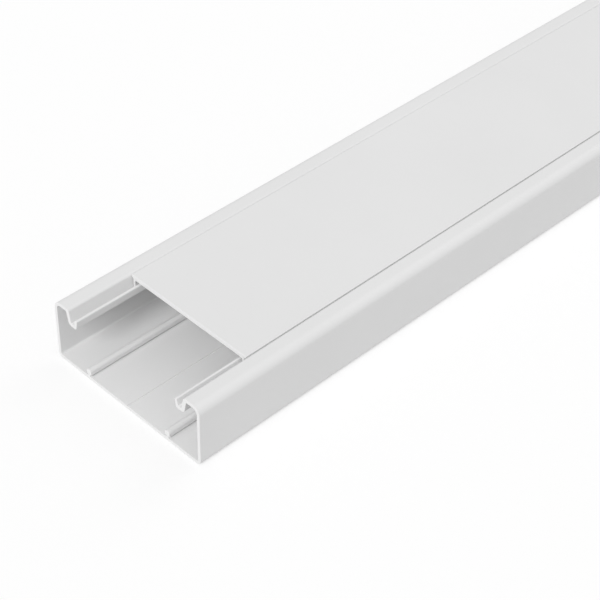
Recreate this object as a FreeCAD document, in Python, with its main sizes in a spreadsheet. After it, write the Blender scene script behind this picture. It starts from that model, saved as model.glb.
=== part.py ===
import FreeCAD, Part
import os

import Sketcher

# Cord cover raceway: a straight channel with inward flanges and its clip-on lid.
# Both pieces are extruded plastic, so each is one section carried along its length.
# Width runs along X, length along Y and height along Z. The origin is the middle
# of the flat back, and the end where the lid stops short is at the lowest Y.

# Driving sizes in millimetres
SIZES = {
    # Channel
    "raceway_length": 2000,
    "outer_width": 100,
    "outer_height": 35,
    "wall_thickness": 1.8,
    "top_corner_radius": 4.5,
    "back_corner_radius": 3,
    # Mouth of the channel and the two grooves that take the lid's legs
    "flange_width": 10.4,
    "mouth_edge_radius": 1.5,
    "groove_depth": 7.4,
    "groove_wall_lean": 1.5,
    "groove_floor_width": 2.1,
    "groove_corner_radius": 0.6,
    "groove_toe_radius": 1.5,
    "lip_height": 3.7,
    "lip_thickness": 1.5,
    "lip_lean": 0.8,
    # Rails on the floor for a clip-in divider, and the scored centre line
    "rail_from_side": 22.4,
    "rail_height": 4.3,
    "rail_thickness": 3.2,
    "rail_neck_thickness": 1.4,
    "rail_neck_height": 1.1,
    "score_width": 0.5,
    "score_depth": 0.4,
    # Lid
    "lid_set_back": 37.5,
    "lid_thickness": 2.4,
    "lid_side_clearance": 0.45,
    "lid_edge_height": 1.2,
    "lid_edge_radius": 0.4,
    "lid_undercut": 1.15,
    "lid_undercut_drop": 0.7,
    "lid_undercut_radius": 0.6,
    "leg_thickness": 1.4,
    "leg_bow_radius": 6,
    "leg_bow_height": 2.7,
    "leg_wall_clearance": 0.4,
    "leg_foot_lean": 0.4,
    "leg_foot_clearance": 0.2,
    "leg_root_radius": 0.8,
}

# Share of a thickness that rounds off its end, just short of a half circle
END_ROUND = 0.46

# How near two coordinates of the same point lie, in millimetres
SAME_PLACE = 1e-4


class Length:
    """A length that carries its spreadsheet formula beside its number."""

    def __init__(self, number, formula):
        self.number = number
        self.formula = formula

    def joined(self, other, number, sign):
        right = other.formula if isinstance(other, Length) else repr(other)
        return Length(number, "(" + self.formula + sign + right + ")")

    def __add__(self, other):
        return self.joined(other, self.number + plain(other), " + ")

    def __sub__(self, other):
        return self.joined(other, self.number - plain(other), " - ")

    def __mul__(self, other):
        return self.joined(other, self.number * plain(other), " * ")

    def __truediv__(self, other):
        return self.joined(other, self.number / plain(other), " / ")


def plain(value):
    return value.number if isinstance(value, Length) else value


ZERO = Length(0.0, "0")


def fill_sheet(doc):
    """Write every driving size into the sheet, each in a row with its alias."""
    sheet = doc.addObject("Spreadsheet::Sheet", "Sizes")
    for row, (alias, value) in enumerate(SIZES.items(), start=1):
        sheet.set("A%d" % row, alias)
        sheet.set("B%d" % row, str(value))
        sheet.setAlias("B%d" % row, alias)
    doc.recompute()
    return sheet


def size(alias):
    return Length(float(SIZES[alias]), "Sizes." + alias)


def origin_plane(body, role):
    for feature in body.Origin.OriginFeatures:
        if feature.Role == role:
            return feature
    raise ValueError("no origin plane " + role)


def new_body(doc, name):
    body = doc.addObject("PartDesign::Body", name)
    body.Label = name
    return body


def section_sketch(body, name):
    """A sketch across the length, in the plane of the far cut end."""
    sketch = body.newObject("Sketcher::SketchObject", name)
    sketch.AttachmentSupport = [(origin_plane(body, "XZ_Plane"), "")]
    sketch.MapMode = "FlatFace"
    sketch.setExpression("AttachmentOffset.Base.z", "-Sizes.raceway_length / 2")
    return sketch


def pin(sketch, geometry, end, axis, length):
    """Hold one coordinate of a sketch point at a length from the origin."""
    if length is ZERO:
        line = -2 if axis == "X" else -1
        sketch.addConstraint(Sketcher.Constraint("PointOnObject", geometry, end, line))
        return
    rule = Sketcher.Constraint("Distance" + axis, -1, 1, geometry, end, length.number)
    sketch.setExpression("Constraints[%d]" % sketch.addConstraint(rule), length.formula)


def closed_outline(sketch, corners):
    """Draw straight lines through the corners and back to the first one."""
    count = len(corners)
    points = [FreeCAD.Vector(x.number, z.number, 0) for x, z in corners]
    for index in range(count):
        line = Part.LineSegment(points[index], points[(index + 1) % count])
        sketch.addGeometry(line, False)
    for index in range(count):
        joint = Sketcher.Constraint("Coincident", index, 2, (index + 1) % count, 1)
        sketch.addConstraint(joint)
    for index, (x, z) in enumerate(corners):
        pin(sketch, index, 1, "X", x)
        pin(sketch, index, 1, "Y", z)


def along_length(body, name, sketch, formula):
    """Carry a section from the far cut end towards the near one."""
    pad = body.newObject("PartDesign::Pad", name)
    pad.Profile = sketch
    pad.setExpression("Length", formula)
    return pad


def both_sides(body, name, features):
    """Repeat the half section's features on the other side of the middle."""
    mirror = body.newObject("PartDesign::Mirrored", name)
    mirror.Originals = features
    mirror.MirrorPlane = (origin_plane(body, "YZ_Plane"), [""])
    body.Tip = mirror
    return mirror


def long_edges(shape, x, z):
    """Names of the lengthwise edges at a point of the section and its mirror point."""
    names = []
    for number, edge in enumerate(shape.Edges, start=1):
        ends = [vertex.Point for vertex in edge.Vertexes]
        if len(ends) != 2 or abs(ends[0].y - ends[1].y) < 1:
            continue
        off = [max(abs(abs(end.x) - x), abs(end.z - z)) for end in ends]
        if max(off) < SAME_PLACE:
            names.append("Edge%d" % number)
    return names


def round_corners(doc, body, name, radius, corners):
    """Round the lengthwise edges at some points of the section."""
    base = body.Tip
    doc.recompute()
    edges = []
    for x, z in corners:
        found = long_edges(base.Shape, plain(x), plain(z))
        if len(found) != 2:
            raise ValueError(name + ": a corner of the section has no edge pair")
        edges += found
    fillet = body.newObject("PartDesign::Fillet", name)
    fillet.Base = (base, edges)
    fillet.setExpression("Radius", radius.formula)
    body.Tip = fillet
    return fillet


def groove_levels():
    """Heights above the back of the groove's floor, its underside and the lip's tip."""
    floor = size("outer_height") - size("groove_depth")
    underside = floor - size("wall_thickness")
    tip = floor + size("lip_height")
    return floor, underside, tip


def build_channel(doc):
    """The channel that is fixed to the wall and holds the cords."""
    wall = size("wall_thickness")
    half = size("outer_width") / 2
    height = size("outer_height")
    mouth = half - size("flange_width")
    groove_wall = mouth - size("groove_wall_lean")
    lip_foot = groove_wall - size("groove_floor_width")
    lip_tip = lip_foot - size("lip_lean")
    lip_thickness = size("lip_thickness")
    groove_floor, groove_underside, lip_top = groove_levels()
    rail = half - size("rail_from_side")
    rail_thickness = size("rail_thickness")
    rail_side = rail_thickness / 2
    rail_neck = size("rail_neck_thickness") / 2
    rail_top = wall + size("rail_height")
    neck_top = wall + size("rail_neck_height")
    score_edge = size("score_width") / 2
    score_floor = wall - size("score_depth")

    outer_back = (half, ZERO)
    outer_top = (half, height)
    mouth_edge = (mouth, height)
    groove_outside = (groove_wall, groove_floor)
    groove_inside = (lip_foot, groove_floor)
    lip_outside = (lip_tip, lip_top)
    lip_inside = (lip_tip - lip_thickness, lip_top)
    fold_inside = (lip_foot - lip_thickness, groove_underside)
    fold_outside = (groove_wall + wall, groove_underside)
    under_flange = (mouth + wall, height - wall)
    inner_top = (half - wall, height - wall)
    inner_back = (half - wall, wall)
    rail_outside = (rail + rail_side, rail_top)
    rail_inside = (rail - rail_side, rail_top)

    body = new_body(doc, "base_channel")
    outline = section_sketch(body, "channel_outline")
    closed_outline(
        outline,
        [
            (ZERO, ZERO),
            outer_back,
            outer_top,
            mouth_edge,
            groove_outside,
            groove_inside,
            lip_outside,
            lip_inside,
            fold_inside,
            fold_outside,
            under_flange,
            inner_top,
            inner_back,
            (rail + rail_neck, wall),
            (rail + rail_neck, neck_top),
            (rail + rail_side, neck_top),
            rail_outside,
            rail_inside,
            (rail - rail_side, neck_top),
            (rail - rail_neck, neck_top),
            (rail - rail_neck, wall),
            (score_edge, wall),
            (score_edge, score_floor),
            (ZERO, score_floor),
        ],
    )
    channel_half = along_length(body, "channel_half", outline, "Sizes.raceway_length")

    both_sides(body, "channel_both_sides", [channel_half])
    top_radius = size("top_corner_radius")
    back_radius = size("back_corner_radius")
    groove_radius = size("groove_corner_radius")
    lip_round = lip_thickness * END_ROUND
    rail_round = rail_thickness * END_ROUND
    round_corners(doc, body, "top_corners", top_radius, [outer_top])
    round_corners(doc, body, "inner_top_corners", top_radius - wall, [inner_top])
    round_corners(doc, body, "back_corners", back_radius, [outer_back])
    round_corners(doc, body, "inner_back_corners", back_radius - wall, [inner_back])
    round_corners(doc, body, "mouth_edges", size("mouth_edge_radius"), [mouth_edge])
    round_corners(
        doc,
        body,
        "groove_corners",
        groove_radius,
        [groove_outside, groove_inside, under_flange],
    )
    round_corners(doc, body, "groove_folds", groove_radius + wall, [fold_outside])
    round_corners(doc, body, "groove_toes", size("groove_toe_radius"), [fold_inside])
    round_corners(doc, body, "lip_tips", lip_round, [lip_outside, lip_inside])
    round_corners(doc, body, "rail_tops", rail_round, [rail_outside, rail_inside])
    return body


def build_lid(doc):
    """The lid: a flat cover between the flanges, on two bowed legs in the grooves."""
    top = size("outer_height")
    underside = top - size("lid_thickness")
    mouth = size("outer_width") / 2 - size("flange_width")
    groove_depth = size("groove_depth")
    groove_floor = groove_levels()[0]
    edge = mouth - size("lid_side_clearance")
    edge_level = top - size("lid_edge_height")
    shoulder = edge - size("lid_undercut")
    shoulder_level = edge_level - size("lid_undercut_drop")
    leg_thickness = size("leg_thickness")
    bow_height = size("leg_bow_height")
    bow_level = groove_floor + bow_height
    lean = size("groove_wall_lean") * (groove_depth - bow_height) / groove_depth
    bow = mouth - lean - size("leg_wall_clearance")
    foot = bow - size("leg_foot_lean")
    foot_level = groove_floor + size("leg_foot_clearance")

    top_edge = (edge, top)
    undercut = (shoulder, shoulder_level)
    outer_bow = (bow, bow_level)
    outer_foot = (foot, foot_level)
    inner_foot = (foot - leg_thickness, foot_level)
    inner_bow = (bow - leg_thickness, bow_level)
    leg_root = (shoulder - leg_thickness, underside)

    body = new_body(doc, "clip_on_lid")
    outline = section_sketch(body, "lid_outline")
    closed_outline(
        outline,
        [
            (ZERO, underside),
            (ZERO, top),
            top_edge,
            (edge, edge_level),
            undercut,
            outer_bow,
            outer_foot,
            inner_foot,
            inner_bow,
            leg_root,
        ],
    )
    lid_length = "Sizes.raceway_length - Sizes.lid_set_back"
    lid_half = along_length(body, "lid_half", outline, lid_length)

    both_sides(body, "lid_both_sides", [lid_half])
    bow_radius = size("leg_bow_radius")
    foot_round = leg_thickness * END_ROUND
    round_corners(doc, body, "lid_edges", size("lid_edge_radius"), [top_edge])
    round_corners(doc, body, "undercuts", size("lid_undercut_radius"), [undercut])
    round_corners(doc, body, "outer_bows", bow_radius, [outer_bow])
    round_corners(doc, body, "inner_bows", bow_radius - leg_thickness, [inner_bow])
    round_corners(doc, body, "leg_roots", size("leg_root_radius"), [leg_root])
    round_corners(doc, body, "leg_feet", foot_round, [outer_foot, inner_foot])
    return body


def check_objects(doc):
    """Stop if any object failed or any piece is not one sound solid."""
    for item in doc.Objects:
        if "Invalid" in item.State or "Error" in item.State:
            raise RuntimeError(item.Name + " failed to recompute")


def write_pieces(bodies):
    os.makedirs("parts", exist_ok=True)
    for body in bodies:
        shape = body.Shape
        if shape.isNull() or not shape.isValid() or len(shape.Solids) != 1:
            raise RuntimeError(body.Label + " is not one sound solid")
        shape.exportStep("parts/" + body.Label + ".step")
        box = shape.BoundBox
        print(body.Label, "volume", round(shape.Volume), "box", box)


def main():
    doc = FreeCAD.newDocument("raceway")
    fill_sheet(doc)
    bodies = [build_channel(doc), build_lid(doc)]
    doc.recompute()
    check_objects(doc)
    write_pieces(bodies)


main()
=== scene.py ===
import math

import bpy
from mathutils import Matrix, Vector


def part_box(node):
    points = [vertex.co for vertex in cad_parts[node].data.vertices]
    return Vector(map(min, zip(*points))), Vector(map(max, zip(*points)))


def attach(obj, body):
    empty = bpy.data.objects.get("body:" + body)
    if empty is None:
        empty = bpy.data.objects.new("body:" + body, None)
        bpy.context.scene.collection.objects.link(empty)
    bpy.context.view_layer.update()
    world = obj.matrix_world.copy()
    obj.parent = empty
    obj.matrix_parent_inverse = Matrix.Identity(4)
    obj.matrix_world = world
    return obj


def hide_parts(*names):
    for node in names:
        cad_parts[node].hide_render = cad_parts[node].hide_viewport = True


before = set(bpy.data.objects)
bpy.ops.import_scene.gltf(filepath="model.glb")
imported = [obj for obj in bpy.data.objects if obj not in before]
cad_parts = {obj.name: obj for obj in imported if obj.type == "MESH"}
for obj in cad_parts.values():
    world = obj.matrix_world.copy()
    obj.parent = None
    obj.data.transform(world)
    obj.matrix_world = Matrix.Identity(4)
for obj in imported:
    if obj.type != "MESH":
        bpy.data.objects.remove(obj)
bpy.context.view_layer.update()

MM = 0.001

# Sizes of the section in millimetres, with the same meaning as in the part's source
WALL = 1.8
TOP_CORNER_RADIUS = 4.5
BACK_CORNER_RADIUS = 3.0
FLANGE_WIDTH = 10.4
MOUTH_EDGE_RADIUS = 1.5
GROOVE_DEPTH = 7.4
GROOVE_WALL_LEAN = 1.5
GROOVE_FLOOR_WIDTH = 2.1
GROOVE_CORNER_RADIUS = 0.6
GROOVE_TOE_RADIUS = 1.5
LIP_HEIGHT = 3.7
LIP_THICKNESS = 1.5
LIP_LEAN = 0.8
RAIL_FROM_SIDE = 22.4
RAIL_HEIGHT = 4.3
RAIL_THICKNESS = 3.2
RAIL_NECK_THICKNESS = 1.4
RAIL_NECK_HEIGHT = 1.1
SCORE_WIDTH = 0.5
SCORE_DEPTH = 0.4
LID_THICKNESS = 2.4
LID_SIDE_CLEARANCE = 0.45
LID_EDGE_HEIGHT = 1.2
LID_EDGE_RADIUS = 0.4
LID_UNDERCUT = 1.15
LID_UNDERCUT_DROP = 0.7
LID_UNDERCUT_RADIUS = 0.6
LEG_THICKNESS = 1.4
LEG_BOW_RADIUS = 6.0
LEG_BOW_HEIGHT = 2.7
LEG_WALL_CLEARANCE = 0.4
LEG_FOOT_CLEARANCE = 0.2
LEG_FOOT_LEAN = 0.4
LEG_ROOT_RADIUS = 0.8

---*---

Write out a verbatim copy of the data, beginning with its first line and ending with the line that contains "# of the flat".

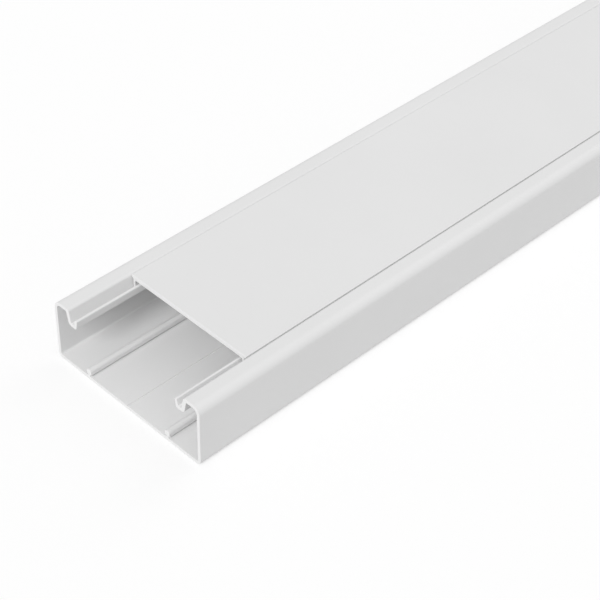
Recreate this object as a FreeCAD document, in Python, with its main sizes in a spreadsheet. After it, write the Blender scene script behind this picture. It starts from that model, saved as model.glb.
=== part.py ===
import FreeCAD, Part
import os

import Sketcher

# Cord cover raceway: a straight channel with inward flanges and its clip-on lid.
# Both pieces are extruded plastic, so each is one section carried along its length.
# Width runs along X, length along Y and height along Z. The origin is the middle
# of the flat back, and the end where the lid stops short is at the lowest Y.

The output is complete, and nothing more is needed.